Anyway, after raiding a draft office and burning a pile of draft cards, Tim and his cohorts wind up fleeing the law. Some of them don’t make it. Hawk, having seen Tim’s picture at the protest in the paper, calls Marcus to arrange to have Tim hide out in his cabin. Marcus is living with his ailing father and it’s genuinely disappointing to see that he and Frankie are not together at this time. One of the pleasant surprises of the earlier episodes was the discovery that they were still together 35 years after the Cozy Corner. Given how relentlessly tragic Tim’s and Hawk’s lives have become, it provided a nice sense of balance to have a satisfying queer love story. Right now, they’re just another couple of wounded gays in a story with too many of them. Despite what the story might suggest, queer people of this time were capable of forging bonds and, if the bonds weren’t permanent, moving on and forging new ones. We weren’t all tragically pining away for distant lovers for decades at a time.

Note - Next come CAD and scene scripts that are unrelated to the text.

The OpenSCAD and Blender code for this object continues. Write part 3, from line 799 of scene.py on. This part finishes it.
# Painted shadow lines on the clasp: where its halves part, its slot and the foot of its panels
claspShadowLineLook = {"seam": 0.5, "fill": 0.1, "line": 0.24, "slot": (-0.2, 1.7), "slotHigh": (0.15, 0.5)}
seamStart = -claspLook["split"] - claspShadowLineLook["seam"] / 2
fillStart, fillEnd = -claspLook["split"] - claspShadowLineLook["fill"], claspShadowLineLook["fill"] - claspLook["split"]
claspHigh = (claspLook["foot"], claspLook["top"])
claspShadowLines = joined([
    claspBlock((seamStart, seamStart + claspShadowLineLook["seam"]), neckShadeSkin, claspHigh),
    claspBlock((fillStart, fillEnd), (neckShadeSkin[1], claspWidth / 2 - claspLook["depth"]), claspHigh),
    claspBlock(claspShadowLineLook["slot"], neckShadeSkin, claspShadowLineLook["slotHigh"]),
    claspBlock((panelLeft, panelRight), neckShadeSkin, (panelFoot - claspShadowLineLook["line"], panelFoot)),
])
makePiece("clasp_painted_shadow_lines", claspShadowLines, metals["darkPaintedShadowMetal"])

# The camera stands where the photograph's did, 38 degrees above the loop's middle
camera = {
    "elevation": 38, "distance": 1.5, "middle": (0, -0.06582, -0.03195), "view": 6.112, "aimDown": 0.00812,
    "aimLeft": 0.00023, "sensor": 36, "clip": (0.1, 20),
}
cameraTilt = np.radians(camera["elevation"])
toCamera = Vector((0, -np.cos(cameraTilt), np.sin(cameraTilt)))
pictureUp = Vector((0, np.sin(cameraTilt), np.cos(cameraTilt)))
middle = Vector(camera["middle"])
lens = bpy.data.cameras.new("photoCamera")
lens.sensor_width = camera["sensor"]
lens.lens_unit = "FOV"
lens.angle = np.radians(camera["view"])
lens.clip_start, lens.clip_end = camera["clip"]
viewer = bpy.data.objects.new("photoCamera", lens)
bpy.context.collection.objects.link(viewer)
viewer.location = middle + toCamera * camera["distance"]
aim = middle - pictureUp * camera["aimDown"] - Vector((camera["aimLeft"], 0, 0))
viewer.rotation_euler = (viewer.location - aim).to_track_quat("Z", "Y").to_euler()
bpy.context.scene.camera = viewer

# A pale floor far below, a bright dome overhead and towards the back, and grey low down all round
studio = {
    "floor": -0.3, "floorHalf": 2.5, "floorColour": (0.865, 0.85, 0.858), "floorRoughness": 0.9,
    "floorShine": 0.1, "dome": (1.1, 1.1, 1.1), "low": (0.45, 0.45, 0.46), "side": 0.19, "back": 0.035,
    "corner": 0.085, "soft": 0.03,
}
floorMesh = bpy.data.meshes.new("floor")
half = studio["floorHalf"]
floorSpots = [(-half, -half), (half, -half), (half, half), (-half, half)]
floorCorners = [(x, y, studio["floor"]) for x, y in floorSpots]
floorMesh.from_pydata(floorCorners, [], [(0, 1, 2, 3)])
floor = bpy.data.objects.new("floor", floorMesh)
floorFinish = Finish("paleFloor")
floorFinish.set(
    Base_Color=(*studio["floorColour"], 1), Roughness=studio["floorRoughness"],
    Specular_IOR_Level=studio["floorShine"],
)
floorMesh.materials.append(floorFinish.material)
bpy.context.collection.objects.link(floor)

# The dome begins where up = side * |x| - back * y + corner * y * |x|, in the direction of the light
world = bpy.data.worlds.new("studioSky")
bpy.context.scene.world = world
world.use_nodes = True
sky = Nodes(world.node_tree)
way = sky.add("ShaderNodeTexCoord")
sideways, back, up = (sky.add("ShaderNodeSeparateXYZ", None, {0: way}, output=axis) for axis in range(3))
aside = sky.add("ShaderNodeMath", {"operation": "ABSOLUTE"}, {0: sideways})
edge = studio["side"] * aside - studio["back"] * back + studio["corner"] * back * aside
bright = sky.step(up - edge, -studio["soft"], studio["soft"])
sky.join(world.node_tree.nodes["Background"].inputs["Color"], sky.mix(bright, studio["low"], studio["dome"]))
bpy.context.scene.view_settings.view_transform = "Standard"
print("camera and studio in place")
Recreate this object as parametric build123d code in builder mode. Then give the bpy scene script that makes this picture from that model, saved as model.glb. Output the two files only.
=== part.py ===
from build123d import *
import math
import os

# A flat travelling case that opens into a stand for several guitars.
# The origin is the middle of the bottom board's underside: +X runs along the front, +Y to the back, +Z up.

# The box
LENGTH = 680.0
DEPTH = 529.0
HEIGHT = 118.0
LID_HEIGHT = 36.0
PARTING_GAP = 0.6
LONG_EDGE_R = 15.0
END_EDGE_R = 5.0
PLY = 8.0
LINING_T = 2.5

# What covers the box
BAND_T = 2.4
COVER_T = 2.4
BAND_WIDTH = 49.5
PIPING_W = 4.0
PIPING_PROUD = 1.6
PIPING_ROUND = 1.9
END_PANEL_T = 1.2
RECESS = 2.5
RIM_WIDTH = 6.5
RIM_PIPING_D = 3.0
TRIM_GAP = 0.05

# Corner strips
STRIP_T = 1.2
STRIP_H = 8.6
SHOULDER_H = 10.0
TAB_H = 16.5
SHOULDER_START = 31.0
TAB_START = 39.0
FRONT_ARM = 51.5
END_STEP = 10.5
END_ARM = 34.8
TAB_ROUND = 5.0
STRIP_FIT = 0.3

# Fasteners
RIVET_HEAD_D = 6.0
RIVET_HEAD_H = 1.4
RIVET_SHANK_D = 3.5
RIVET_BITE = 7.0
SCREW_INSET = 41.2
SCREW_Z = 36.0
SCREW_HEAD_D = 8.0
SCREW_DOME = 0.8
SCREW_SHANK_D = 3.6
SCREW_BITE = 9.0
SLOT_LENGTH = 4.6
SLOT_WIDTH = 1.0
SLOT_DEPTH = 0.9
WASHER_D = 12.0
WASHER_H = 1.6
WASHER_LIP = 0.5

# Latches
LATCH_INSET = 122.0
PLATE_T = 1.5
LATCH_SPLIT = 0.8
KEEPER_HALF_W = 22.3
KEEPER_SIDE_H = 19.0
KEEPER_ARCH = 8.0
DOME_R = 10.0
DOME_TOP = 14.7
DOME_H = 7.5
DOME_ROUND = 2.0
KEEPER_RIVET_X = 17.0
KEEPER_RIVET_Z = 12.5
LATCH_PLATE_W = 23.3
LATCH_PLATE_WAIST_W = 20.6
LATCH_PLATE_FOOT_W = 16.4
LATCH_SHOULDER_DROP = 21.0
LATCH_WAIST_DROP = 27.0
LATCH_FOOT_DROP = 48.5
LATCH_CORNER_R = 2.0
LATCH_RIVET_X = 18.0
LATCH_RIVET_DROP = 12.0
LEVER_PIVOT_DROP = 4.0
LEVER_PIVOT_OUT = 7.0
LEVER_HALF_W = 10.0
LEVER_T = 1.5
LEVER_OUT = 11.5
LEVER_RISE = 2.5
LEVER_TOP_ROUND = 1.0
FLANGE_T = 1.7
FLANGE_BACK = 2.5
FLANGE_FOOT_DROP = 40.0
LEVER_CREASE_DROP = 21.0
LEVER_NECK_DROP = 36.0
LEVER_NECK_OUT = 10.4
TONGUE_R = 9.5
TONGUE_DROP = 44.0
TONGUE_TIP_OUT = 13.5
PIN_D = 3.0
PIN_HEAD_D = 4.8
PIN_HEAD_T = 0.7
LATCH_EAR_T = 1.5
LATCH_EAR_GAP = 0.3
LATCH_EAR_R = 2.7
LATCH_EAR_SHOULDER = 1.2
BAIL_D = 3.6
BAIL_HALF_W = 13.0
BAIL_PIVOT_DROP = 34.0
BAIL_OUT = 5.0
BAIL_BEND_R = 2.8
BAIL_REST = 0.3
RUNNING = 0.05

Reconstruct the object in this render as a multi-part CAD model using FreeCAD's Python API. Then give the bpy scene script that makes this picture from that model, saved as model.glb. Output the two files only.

Speaking of which, Hawk puts Tim up in his cabin and doesn’t attempt to change the situation even when his family shows up to spend the weekend at the main house. He’s so wrapped up in himself (and so clearly thrilled to see Tim again) that he immediately pushes him for sex. He winds up jerking off with him and then getting treated to the full force of his self-loathing. The hotness of their earlier sex replaced now by this desperate, furtive, shame-filled thing. Eventually, Lucy and Tim come face to face, as we all knew they would at some point. He is mortified to have his own “sin” exposed and she is more than a little revolted by the frantic criminal in her home. Before he leaves, she tells him that she burned the letter he wrote to Hawk all those years before. “He never saw it.” In a weird way, this felt as much like penance as it did vindictiveness. She clearly wanted to hurt Tim in that moment, but we got the sense she also understood how heartbroken a figure he us and tried to offer an explanation for her part in it. Hawk tries to reconcile with his angry, depressed son, who tries to tell his father just how much he’s hurting, but Hawk hasn’t learned a single lesson in all of these years, so instead he downplays his own son’s pain and tries to heal him with a hug. ‘We’re all going to be fine,” he says, echoing Lucy’s words to her father the night before he killed himself. This tragic family is about to get even more tragic.